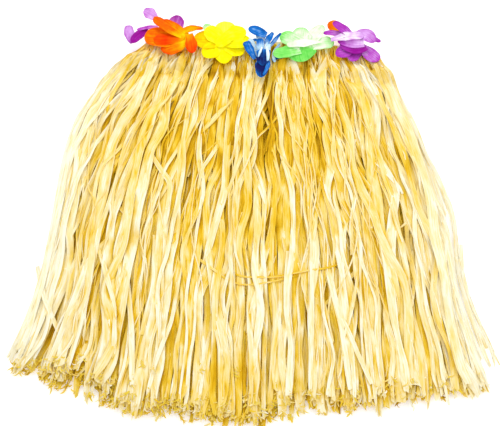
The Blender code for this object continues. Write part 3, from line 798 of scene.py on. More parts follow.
def lay_layer(row, seed):
    """Lays all the ribbons of one layer. Each comes back with its points, map, tone and cut end."""
    chance = np.random.default_rng(seed)
    count = row["ribbons"]
    pitch = 2 * row["half"] / count
    roots = -row["half"] + (np.arange(count) + 0.5) * pitch + chance.uniform(-0.6, 0.6, count) * pitch
    lengths = cut_length(roots) + row["longer"] + chance.normal(0.0, row["spread"], count)
    xs, ys = own_lines(roots, lengths, chance, 1.0, row["crossing"], row["flick"])
    front = row["node"] == "grass_front_outer"
    if front:
        xs, ys = with_heads(parted(xs, roots), ys, roots, chance)
        lengths = lengths + HEAD_RISE + np.interp(roots, SHORT_CORNER, (-7.0, 0.0))
    rooted_from = 5.0 + (HEAD_RISE if front else 0.0)
    narrow, wide = row["widths"]
    widths = narrow + (wide - narrow) * chance.random(count) ** WIDTH_SKEW
    tones = chance.normal(row["tone"], TONE_SPREAD, count)
    laid = []

    def keep(points, along, wide, tone, length, cut=row["cut"], clumped=1.0):
        # The cut-end colour: partly the ends' own deeper gold, partly painted shade, given more strongly to
        # the lower layers.
        run = 7.0 + 10.0 * cut
        fray = np.interp(points[-1, 2, 0], FRAY_ACROSS, FRAY_SHARE)
        cuts = cut * smooth((along - length + run) / run)[:, None] * fray
        across, down = points[:, :, 0], -points[:, :, 1]
        # Painted shade between the heads under the flowers, on top of the ribbons' own tone.
        near_head = 1.0 - smooth((down - 5.0) / HEAD_RUN)
        tone = tone + clumped * min(tone - row["tone"], 0.0) * HEAD_PAINTED_SHADE * near_head
        # Painted light at the side edges, less of it near the waist.
        at_glowing_side = 1.0 - smooth(inside_edge(across, down) / SIDE_RUN)
        tone = tone + SIDE_PAINTED_GLOW * at_glowing_side * smooth((down + 10.0) / 90.0)
        # Painted shade along the parting under the middle flower: its ribbons are a deeper gold.
        in_shaded_valley = np.exp(-((across - PARTING_X) / VALLEY_WIDE) ** 2)
        in_shaded_valley = in_shaded_valley * smooth(down / 20.0) * smooth((VALLEY_LONG - down) / 60.0)
        tone = tone - VALLEY_PAINTED_SHADE * in_shaded_valley + np.interp(down, TONE_STATIONS, TONE_DOWN)
        for clump, (middle_x, middle_y) in zip(CLUMPS, clump_middles):
            reach_x, reach_y = clump["reach"]
            off = ((across - middle_x) / reach_x) ** 2 + ((down + middle_y) / reach_y) ** 2
            tone = tone + clumped * clump["paler"] * np.exp(-off)
        in_gold = np.interp(across, HEM_GOLD_ACROSS, (0.0, 1.0, 1.0, 0.0))
        in_gold = in_gold * smooth((down - HEM_GOLD_FROM) / HEM_GOLD_RUN)
        tone = np.minimum(tone - HEM_GOLD * in_gold, PALEST)
        uv = ribbon_uv(along, wide, chance)
        laid.append({"points": points, "uv": uv, "tone": tone, "cut": cuts})
        if points[-1, 2, 1] < TUCK_ABOVE and chance.random() < fray:
            for strip in frayed(points, chance):
                uv = strip[:, :, :2] + chance.uniform(0.0, 4000.0, 2)
                own = float(np.mean(tone)) + chance.normal(-0.08, 0.25)
                laid.append({"points": strip, "uv": uv, "tone": own, "cut": chance.uniform(0.0, 1.1)})

    for order, i in enumerate(chance.permutation(count)):
        length = min(lengths[i], LONGEST - 4.0)
        root_z = row["root_z"] + row["head_pile"] * order / count
        relief = row["relief"] * chance.uniform(0.7, 1.25)
        curl = max(0.0, chance.normal(0.0, 2.0))
        ribbon = lay(xs[i], ys[i], length, widths[i], root_z, chance, relief, curl, rooted_from)
        keep(*ribbon, tones[i], length)
        if front and order > WOVEN_FROM and abs(roots[i]) < WOVEN_INSIDE and chance.random() < WOVEN_SHARE:
            run = chance.uniform(*WOVEN_LONG)
            first = int(chance.uniform(50.0, 350.0 - run) / STEP)
            at = slice(first, first + int(run / STEP))
            share = np.linspace(-1.0, 1.0, int(run / STEP))
            drift = chance.normal(0.0, WOVEN_DRIFT) * share + chance.normal(0.0, 4.0) * (1.0 - share ** 2)
            width = chance.uniform(*WOVEN_WIDTHS)
            stray = lay(xs[i, at] + drift, ys[i, at], run - STEP, width, None, chance)
            keep(*stray, tones[i] + WOVEN_PALER, run, 0.0)
    if front:
        fibre_roots = chance.uniform(-row["half"], row["half"], FIBRES)
        fibre_lengths = cut_length(fibre_roots) - chance.uniform(5.0, 60.0, FIBRES)
        xs, ys = own_lines(fibre_roots, fibre_lengths, chance, 1.7, 0.6, 12.0)
        xs, ys = with_heads(xs, ys, fibre_roots, chance)
        for i in range(FIBRES):
            length = fibre_lengths[i]
            width = chance.uniform(*FIBRE_WIDTHS)
            keep(*lay(xs[i], ys[i], length, width, root_z, chance, 0.5, 0.0, rooted_from), 0.7, length, 0.2)
        for long_one in LONG_ACROSS:
            height = long_one.get("height", LONG_HEIGHT)
            x, y, length = stepped([on_skirt(*place, height) for place in long_one["places"]])
            tone = long_one.get("tone", LONG_TONE)
            keep(*lay(x, y, length, long_one["width"], None, chance, 0.8), tone, length, 0.15, 0.0)
    return laid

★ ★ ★

Written instruction
Without changing a word, restate the whole listing.

Final result
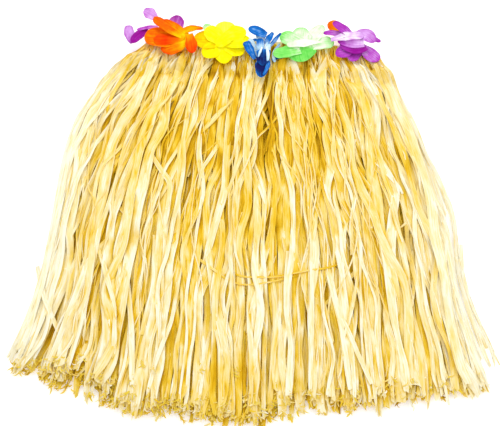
The Blender code for this object continues. Write part 3, from line 798 of scene.py on. More parts follow.
def lay_layer(row, seed):
    """Lays all the ribbons of one layer. Each comes back with its points, map, tone and cut end."""
    chance = np.random.default_rng(seed)
    count = row["ribbons"]
    pitch = 2 * row["half"] / count
    roots = -row["half"] + (np.arange(count) + 0.5) * pitch + chance.uniform(-0.6, 0.6, count) * pitch
    lengths = cut_length(roots) + row["longer"] + chance.normal(0.0, row["spread"], count)
    xs, ys = own_lines(roots, lengths, chance, 1.0, row["crossing"], row["flick"])
    front = row["node"] == "grass_front_outer"
    if front:
        xs, ys = with_heads(parted(xs, roots), ys, roots, chance)
        lengths = lengths + HEAD_RISE + np.interp(roots, SHORT_CORNER, (-7.0, 0.0))
    rooted_from = 5.0 + (HEAD_RISE if front else 0.0)
    narrow, wide = row["widths"]
    widths = narrow + (wide - narrow) * chance.random(count) ** WIDTH_SKEW
    tones = chance.normal(row["tone"], TONE_SPREAD, count)
    laid = []

    def keep(points, along, wide, tone, length, cut=row["cut"], clumped=1.0):
        # The cut-end colour: partly the ends' own deeper gold, partly painted shade, given more strongly to
        # the lower layers.
        run = 7.0 + 10.0 * cut
        fray = np.interp(points[-1, 2, 0], FRAY_ACROSS, FRAY_SHARE)
        cuts = cut * smooth((along - length + run) / run)[:, None] * fray
        across, down = points[:, :, 0], -points[:, :, 1]
        # Painted shade between the heads under the flowers, on top of the ribbons' own tone.
        near_head = 1.0 - smooth((down - 5.0) / HEAD_RUN)
        tone = tone + clumped * min(tone - row["tone"], 0.0) * HEAD_PAINTED_SHADE * near_head
        # Painted light at the side edges, less of it near the waist.
        at_glowing_side = 1.0 - smooth(inside_edge(across, down) / SIDE_RUN)
        tone = tone + SIDE_PAINTED_GLOW * at_glowing_side * smooth((down + 10.0) / 90.0)
        # Painted shade along the parting under the middle flower: its ribbons are a deeper gold.
        in_shaded_valley = np.exp(-((across - PARTING_X) / VALLEY_WIDE) ** 2)
        in_shaded_valley = in_shaded_valley * smooth(down / 20.0) * smooth((VALLEY_LONG - down) / 60.0)
        tone = tone - VALLEY_PAINTED_SHADE * in_shaded_valley + np.interp(down, TONE_STATIONS, TONE_DOWN)
        for clump, (middle_x, middle_y) in zip(CLUMPS, clump_middles):
            reach_x, reach_y = clump["reach"]
            off = ((across - middle_x) / reach_x) ** 2 + ((down + middle_y) / reach_y) ** 2
            tone = tone + clumped * clump["paler"] * np.exp(-off)
        in_gold = np.interp(across, HEM_GOLD_ACROSS, (0.0, 1.0, 1.0, 0.0))
        in_gold = in_gold * smooth((down - HEM_GOLD_FROM) / HEM_GOLD_RUN)
        tone = np.minimum(tone - HEM_GOLD * in_gold, PALEST)
        uv = ribbon_uv(along, wide, chance)
        laid.append({"points": points, "uv": uv, "tone": tone, "cut": cuts})
        if points[-1, 2, 1] < TUCK_ABOVE and chance.random() < fray:
            for strip in frayed(points, chance):
                uv = strip[:, :, :2] + chance.uniform(0.0, 4000.0, 2)
                own = float(np.mean(tone)) + chance.normal(-0.08, 0.25)
                laid.append({"points": strip, "uv": uv, "tone": own, "cut": chance.uniform(0.0, 1.1)})

    for order, i in enumerate(chance.permutation(count)):
        length = min(lengths[i], LONGEST - 4.0)
        root_z = row["root_z"] + row["head_pile"] * order / count
        relief = row["relief"] * chance.uniform(0.7, 1.25)
        curl = max(0.0, chance.normal(0.0, 2.0))
        ribbon = lay(xs[i], ys[i], length, widths[i], root_z, chance, relief, curl, rooted_from)
        keep(*ribbon, tones[i], length)
        if front and order > WOVEN_FROM and abs(roots[i]) < WOVEN_INSIDE and chance.random() < WOVEN_SHARE:
            run = chance.uniform(*WOVEN_LONG)
            first = int(chance.uniform(50.0, 350.0 - run) / STEP)
            at = slice(first, first + int(run / STEP))
            share = np.linspace(-1.0, 1.0, int(run / STEP))
            drift = chance.normal(0.0, WOVEN_DRIFT) * share + chance.normal(0.0, 4.0) * (1.0 - share ** 2)
            width = chance.uniform(*WOVEN_WIDTHS)
            stray = lay(xs[i, at] + drift, ys[i, at], run - STEP, width, None, chance)
            keep(*stray, tones[i] + WOVEN_PALER, run, 0.0)
    if front:
        fibre_roots = chance.uniform(-row["half"], row["half"], FIBRES)
        fibre_lengths = cut_length(fibre_roots) - chance.uniform(5.0, 60.0, FIBRES)
        xs, ys = own_lines(fibre_roots, fibre_lengths, chance, 1.7, 0.6, 12.0)
        xs, ys = with_heads(xs, ys, fibre_roots, chance)
        for i in range(FIBRES):
            length = fibre_lengths[i]
            width = chance.uniform(*FIBRE_WIDTHS)
            keep(*lay(xs[i], ys[i], length, width, root_z, chance, 0.5, 0.0, rooted_from), 0.7, length, 0.2)
        for long_one in LONG_ACROSS:
            height = long_one.get("height", LONG_HEIGHT)
            x, y, length = stepped([on_skirt(*place, height) for place in long_one["places"]])
            tone = long_one.get("tone", LONG_TONE)
            keep(*lay(x, y, length, long_one["width"], None, chance, 0.8), tone, length, 0.15, 0.0)
    return laid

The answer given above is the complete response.